Do this >> Could you output each line of the data that follows exactly?
......
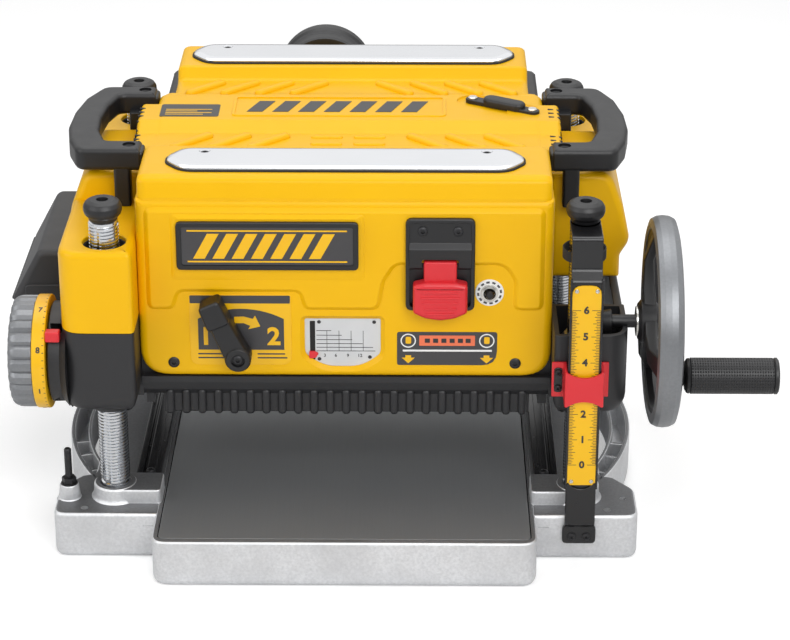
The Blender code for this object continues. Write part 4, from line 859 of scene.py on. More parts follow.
# ---- scale, pointer --------------------------------------------------------------------------
def make_scale():
    """The inch scale on its bent strap, with its ticks, numbers and rivets."""
    x, (front, back), (low, top) = spans("scale_bracket")
    plate_x, (face, seat), (plate_low, plate_top) = spans("depth_scale")
    middle = sum(x) / 2
    foot_y = front + 8.7
    profile = [
        (foot_y, low, 0.8), (foot_y, low + 17, 4), (front + 3, low + 24, 4), (front + 3, top - 40, 6),
        (front + 11, top - 31, 6), (front + 11, top - 3, 3), (back - 13.7, top - 3), (back - 13.7, top),
        (front + 8, top, 4), (front + 8, top - 30, 6), (front, top - 39, 6), (front, low + 22, 6),
        (foot_y - 3, low + 16, 5), (foot_y - 3, low, 1),
    ]
    strip = slab("X", fillet(profile), x, 0.9, 0.9, 2)
    washer = turned("Z", (middle, -POST_Y), rod(top - 3, top, 13.7))
    ears = slab(
        "Y", oblong((x[0] - 1.5, x[1] + 1.5), (low - 1, low + 17), 4), (foot_y - 0.2, foot_y - 3.6), 1
    )
    scoop = arc((middle, plate_low + 4), 13.9, 180, 360, 12)
    shoe = [(x[0] + 0.4, low + 23), (x[1] - 0.4, low + 23), (x[1] - 0.4, plate_low - 1)]
    shoe += [(u, max(v + 6, plate_low - 7)) for u, v in reversed(scoop[2:-2])]
    shoe.append((x[0] + 0.4, plate_low - 1))
    shoe = slab("Y", shoe, (front + 0.5, front - 2.2), 0.9)
    height = (plate_low - 4, plate_top + 6)
    edges = [slab("Y", oblong((u - 1, u + 1), height, 0.8), (front + 1, front - 2.3), 0.6) for u in x]
    piece("scale_strap", "base", BLACK_ENAMEL, strip, washer, ears, shoe, *edges, replaces=["scale_bracket"])
    heads = [
        screw("Y", (middle + side * 6.6, low + 6.5), foot_y - 3.2, foot_y - 5.6, 3.8) for side in (-1, 1)
    ]
    piece("scale_strap_screws", "base", BLACK_OXIDE, *heads)

    outline = [
        (plate_x[0] + 0.9, plate_low, 3), (plate_x[1] - 0.9, plate_low, 3),
        (plate_x[1] - 0.9, plate_top, 9), (plate_x[0] + 0.9, plate_top, 9),
    ]
    plate = slab("Y", fillet(outline), (seat, face), (0.4, 0.3), 0.0, 2)
    piece("inch_scale_plate", "base", YELLOW_INK, plate, replaces=["depth_scale"])
    zero, inch = plate_low + 20.6, 25.4
    lengths = {0: 7.5, 8: 6.2, 4: 5.0, 12: 5.0}
    ticks = []
    for sixteenth in range(6 * 16 + 1):
        size = lengths.get(sixteenth % 16, 4.0 if sixteenth % 2 == 0 else 3.0)
        height = zero + sixteenth * inch / 16
        for side in (-1, 1):
            end = middle + side * (plate_x[1] - middle - 1.4)
            ticks.append(
                slab(
                    "Y", oblong(sorted((end, end - side * size)), (height - 0.24, height + 0.24)),
                    (face + 0.1, face - 0.12),
                ),
            )
    for side in (-1, 1):
        edge = middle + side * (plate_x[1] - middle - 1.3)
        ticks.append(
            slab(
                "Y", oblong((edge - 0.15, edge + 0.15), (zero, zero + 6 * inch)), (face + 0.1, face - 0.12)
            ),
        )
    piece("inch_scale_ticks", "base", BLACK_INK, *ticks)
    numbers = [lettering(str(n), 9.5, (middle, face - 0.1, zero + n * inch), 0.3, 0.35) for n in range(7)]
    piece("inch_scale_numbers", "base", BLACK_INK, *numbers)
    rivets = []
    for height in (plate_low + 4, plate_top - 5):
        rivets += [screw("Y", (middle + side * 9, height), face + 0.2, face - 1.2, 1.9) for side in (-1, 1)]
    piece("inch_scale_rivets", "base", NICKEL, *rivets)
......
Exercise result >>
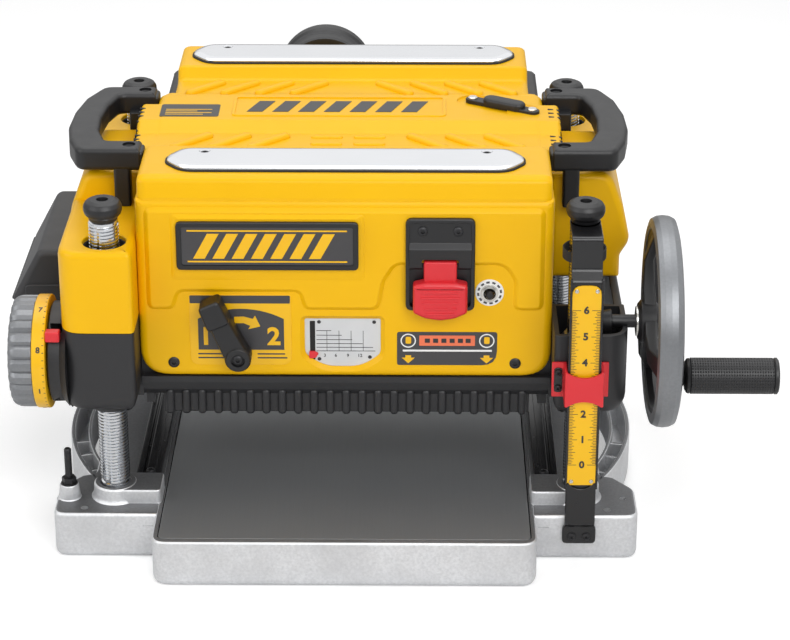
The Blender code for this object continues. Write part 4, from line 859 of scene.py on. More parts follow.
# ---- scale, pointer --------------------------------------------------------------------------
def make_scale():
    """The inch scale on its bent strap, with its ticks, numbers and rivets."""
    x, (front, back), (low, top) = spans("scale_bracket")
    plate_x, (face, seat), (plate_low, plate_top) = spans("depth_scale")
    middle = sum(x) / 2
    foot_y = front + 8.7
    profile = [
        (foot_y, low, 0.8), (foot_y, low + 17, 4), (front + 3, low + 24, 4), (front + 3, top - 40, 6),
        (front + 11, top - 31, 6), (front + 11, top - 3, 3), (back - 13.7, top - 3), (back - 13.7, top),
        (front + 8, top, 4), (front + 8, top - 30, 6), (front, top - 39, 6), (front, low + 22, 6),
        (foot_y - 3, low + 16, 5), (foot_y - 3, low, 1),
    ]
    strip = slab("X", fillet(profile), x, 0.9, 0.9, 2)
    washer = turned("Z", (middle, -POST_Y), rod(top - 3, top, 13.7))
    ears = slab(
        "Y", oblong((x[0] - 1.5, x[1] + 1.5), (low - 1, low + 17), 4), (foot_y - 0.2, foot_y - 3.6), 1
    )
    scoop = arc((middle, plate_low + 4), 13.9, 180, 360, 12)
    shoe = [(x[0] + 0.4, low + 23), (x[1] - 0.4, low + 23), (x[1] - 0.4, plate_low - 1)]
    shoe += [(u, max(v + 6, plate_low - 7)) for u, v in reversed(scoop[2:-2])]
    shoe.append((x[0] + 0.4, plate_low - 1))
    shoe = slab("Y", shoe, (front + 0.5, front - 2.2), 0.9)
    height = (plate_low - 4, plate_top + 6)
    edges = [slab("Y", oblong((u - 1, u + 1), height, 0.8), (front + 1, front - 2.3), 0.6) for u in x]
    piece("scale_strap", "base", BLACK_ENAMEL, strip, washer, ears, shoe, *edges, replaces=["scale_bracket"])
    heads = [
        screw("Y", (middle + side * 6.6, low + 6.5), foot_y - 3.2, foot_y - 5.6, 3.8) for side in (-1, 1)
    ]
    piece("scale_strap_screws", "base", BLACK_OXIDE, *heads)

    outline = [
        (plate_x[0] + 0.9, plate_low, 3), (plate_x[1] - 0.9, plate_low, 3),
        (plate_x[1] - 0.9, plate_top, 9), (plate_x[0] + 0.9, plate_top, 9),
    ]
    plate = slab("Y", fillet(outline), (seat, face), (0.4, 0.3), 0.0, 2)
    piece("inch_scale_plate", "base", YELLOW_INK, plate, replaces=["depth_scale"])
    zero, inch = plate_low + 20.6, 25.4
    lengths = {0: 7.5, 8: 6.2, 4: 5.0, 12: 5.0}
    ticks = []
    for sixteenth in range(6 * 16 + 1):
        size = lengths.get(sixteenth % 16, 4.0 if sixteenth % 2 == 0 else 3.0)
        height = zero + sixteenth * inch / 16
        for side in (-1, 1):
            end = middle + side * (plate_x[1] - middle - 1.4)
            ticks.append(
                slab(
                    "Y", oblong(sorted((end, end - side * size)), (height - 0.24, height + 0.24)),
                    (face + 0.1, face - 0.12),
                ),
            )
    for side in (-1, 1):
        edge = middle + side * (plate_x[1] - middle - 1.3)
        ticks.append(
            slab(
                "Y", oblong((edge - 0.15, edge + 0.15), (zero, zero + 6 * inch)), (face + 0.1, face - 0.12)
            ),
        )
    piece("inch_scale_ticks", "base", BLACK_INK, *ticks)
    numbers = [lettering(str(n), 9.5, (middle, face - 0.1, zero + n * inch), 0.3, 0.35) for n in range(7)]
    piece("inch_scale_numbers", "base", BLACK_INK, *numbers)
    rivets = []
    for height in (plate_low + 4, plate_top - 5):
        rivets += [screw("Y", (middle + side * 9, height), face + 0.2, face - 1.2, 1.9) for side in (-1, 1)]
    piece("inch_scale_rivets", "base", NICKEL, *rivets)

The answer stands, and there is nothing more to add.